* Given problem *
Using the data that follows, return exactly the lines from the one that contains "prism = extrude(notch_outline(), THICKNESS, both=True)" through the one that contains "for node in", ends included.

Start of Data section

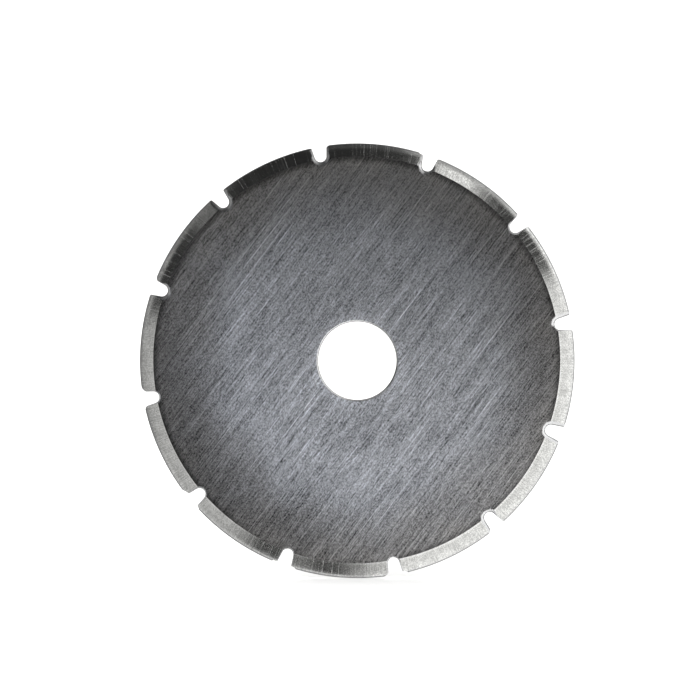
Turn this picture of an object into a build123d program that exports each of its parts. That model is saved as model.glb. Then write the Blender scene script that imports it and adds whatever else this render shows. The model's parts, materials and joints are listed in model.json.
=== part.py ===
from build123d import *

import os
from math import cos, radians, sin

# A perforating blade for a rotary cutter: one thin steel disc with a centre arbor hole, a bevel
# ground on both faces and notches through the cutting edge that leave uncut ties in the cloth.
#
# Frame: the arbor axis is Y and the disc stands in the XZ plane, +Z up. The origin is the centre
# of the arbor hole at half thickness. Lengths are in millimetres and angles in degrees.

# Disc
BLADE_DIAMETER = 45.0         # cutting circle, a standard size of rotary blade
ARBOR_DIAMETER = 8.0          # axle bolt that the blade turns on
ARBOR_CLEARANCE = 0.10        # on the diameter, so that the blade turns freely on the axle
THICKNESS = 0.30              # rolled strip

# Cutting edge: a wide primary bevel and a narrow honed one, the same on both faces
BEVEL_WIDTH = 1.45            # both bevels together, measured along the radius
HONE_WIDTH = 0.28             # honed bevel alone
HONE_THICKNESS = 0.10         # full thickness where the honed bevel starts
EDGE_THICKNESS = 0.01         # flat left on the cutting edge

# Notches: rounded root, flanks that open towards the rim
NOTCH_COUNT = 12
FIRST_NOTCH_ANGLE = 10.2      # from +X towards +Z
NOTCH_ROOT_RADIUS = 0.60
NOTCH_ROOT_DEPTH = 1.72       # from the cutting circle to the bottom of the root
NOTCH_FLANK_ANGLE = 9.0       # each flank, from the notch's centre line
NOTCH_OVERRUN = 0.50          # how far the punch reaches past the cutting circle

# Rolled lip: the punch draws the face down beside the notch's root
LIP_WIDTH = 0.35
LIP_DEPTH = 0.06

blade_radius = BLADE_DIAMETER / 2
bore_radius = (ARBOR_DIAMETER + ARBOR_CLEARANCE) / 2
half_thickness = THICKNESS / 2
bevel_start = blade_radius - BEVEL_WIDTH
hone_start = blade_radius - HONE_WIDTH
root_centre = blade_radius - NOTCH_ROOT_DEPTH + NOTCH_ROOT_RADIUS


def ground_disc():
    """The disc with its hole and bevels, turned about local Z."""
    upper = [
        (bore_radius, half_thickness),
        (bevel_start, half_thickness),
        (hone_start, HONE_THICKNESS / 2),
        (blade_radius, EDGE_THICKNESS / 2),
    ]
    lower = [(radius, -height) for radius, height in reversed(upper)]
    section = Plane.XZ * make_face(Polyline(*upper, *lower, close=True))
    return revolve(section, Axis.Z)


def notch_outline(growth=0.0):
    """The notch's plan on local X, its root arc and flanks moved outwards by growth."""
    root = NOTCH_ROOT_RADIUS + growth
    mouth = blade_radius + NOTCH_OVERRUN
    lean = radians(NOTCH_FLANK_ANGLE)
    # The flank leaves the root arc where the arc's tangent leans by the flank angle.
    tangent_x = root_centre - root * sin(lean)
    tangent_y = root * cos(lean)
    mouth_y = tangent_y + (mouth - tangent_x) * sin(lean) / cos(lean)
    root_arc = ThreePointArc((tangent_x, tangent_y), (root_centre - root, 0), (tangent_x, -tangent_y))
    flanks = Polyline((tangent_x, -tangent_y), (mouth, -mouth_y), (mouth, mouth_y), (tangent_x, tangent_y))
    return make_face(root_arc + flanks)


def notch_cutter():
    """Punch for one notch: a straight prism with a shallow flare where it enters each face."""
    prism = extrude(notch_outline(), THICKNESS, both=True)
    flare_bottom = Pos(0, 0, half_thickness - LIP_DEPTH) * notch_outline()
    flare_top = Pos(0, 0, half_thickness) * notch_outline(LIP_WIDTH)
    flare = loft([flare_bottom, flare_top])
    return prism + flare + mirror(flare, Plane.XY)


def make_blade():
    """The finished blade, standing in the XZ plane."""
    cutter = notch_cutter()
    spacing = 360 / NOTCH_COUNT
    angles = [FIRST_NOTCH_ANGLE + spacing * index for index in range(NOTCH_COUNT)]
    blade = ground_disc() - [Rot(0, 0, angle) * cutter for angle in angles]
    return Plane.XZ.location * blade


os.makedirs("parts", exist_ok=True)
export_step(make_blade(), "parts/blade.step")
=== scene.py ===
"""Looks of a 45 mm perforating blade for a rotary cutter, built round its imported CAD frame.

The blade is one piece of hardened steel strip. It stands in the XZ plane with its arbor hole along Y,
and the front face looks along -Y. Lengths are given in millimetres and turned to metres by MM.
Clock angles are in degrees from +X towards +Z.
"""

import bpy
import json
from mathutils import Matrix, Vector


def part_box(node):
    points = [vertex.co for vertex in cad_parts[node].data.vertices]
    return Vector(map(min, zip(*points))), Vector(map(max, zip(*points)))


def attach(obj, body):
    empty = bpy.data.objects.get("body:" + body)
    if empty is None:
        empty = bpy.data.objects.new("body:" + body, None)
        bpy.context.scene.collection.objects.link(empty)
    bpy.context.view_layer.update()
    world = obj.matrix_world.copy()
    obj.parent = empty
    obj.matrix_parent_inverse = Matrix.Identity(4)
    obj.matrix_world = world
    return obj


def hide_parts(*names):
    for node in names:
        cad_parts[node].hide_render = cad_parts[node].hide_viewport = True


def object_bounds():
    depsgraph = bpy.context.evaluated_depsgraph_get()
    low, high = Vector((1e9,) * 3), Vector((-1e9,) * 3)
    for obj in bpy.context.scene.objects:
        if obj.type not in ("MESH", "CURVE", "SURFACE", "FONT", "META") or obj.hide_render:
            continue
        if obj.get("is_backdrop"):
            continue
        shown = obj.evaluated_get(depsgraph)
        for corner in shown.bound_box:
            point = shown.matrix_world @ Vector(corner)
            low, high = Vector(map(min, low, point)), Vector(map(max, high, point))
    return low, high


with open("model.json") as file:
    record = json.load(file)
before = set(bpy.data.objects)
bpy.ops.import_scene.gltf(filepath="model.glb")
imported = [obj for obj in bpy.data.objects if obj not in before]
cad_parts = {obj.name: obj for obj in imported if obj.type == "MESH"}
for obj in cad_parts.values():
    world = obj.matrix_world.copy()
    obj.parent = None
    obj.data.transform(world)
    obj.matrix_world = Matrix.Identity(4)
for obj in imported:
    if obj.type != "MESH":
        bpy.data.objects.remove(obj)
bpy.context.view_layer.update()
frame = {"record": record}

import json
import logging
from dataclasses import dataclass
from enum import Enum
from math import asin, atan2, ceil, cos, hypot, pi, radians, sin
from typing import Any, ClassVar, Dict, Iterable, Mapping, Optional, Sequence, Tuple

import bpy
from mathutils import Vector, noise

MM = 0.001
WELD = 0.0002 * MM  # points closer than this are the same point
LOG = logging.getLogger("rotary_blade")

Colour = Tuple[float, float, float, float]
Pair = Tuple[float, float]
Tree = bpy.types.NodeTree
Node = bpy.types.Node
Socket = bpy.types.NodeSocket
Material = bpy.types.Material
Steps = Iterable[Sequence[Any]]

# Kinds of step, beside the Math node's own operations.
STEP_KINDS: Mapping[str, Tuple[str, Mapping[str, str]]] = {
    "RANGE": ("ShaderNodeMapRange", {}),
    "CHOOSE": ("GeometryNodeSwitch", {"input_type": "FLOAT"}),
    "ABOVE": ("FunctionNodeCompare", {"data_type": "FLOAT", "operation": "GREATER_THAN"}),
    "BELOW": ("FunctionNodeCompare", {"data_type": "FLOAT", "operation": "LESS_THAN"}),
}


# ----
# Node helpers


def linear(code: str) -> Colour:
    """Turns an sRGB hex colour into the linear colour that a shader takes.

    Args:
        code: Six hex digits, with or without a leading hash.

    Returns:
        Linear red, green, blue and an alpha of 1.
    """
    digits = code.lstrip("#")
    shares = [int(digits[i:i + 2], 16) / 255 for i in (0, 2, 4)]
    red, green, blue = (s / 12.92 if s <= 0.04045 else ((s + 0.055) / 1.055) ** 2.4 for s in shares)
    return red, green, blue, 1.0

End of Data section

* Written answer *
    prism = extrude(notch_outline(), THICKNESS, both=True)
    flare_bottom = Pos(0, 0, half_thickness - LIP_DEPTH) * notch_outline()
    flare_top = Pos(0, 0, half_thickness) * notch_outline(LIP_WIDTH)
    flare = loft([flare_bottom, flare_top])
    return prism + flare + mirror(flare, Plane.XY)


def make_blade():
    """The finished blade, standing in the XZ plane."""
    cutter = notch_cutter()
    spacing = 360 / NOTCH_COUNT
    angles = [FIRST_NOTCH_ANGLE + spacing * index for index in range(NOTCH_COUNT)]
    blade = ground_disc() - [Rot(0, 0, angle) * cutter for angle in angles]
    return Plane.XZ.location * blade


os.makedirs("parts", exist_ok=True)
export_step(make_blade(), "parts/blade.step")
=== scene.py ===
"""Looks of a 45 mm perforating blade for a rotary cutter, built round its imported CAD frame.

The blade is one piece of hardened steel strip. It stands in the XZ plane with its arbor hole along Y,
and the front face looks along -Y. Lengths are given in millimetres and turned to metres by MM.
Clock angles are in degrees from +X towards +Z.
"""

import bpy
import json
from mathutils import Matrix, Vector


def part_box(node):
    points = [vertex.co for vertex in cad_parts[node].data.vertices]
    return Vector(map(min, zip(*points))), Vector(map(max, zip(*points)))


def attach(obj, body):
    empty = bpy.data.objects.get("body:" + body)
    if empty is None:
        empty = bpy.data.objects.new("body:" + body, None)
        bpy.context.scene.collection.objects.link(empty)
    bpy.context.view_layer.update()
    world = obj.matrix_world.copy()
    obj.parent = empty
    obj.matrix_parent_inverse = Matrix.Identity(4)
    obj.matrix_world = world
    return obj


def hide_parts(*names):
    for node in names:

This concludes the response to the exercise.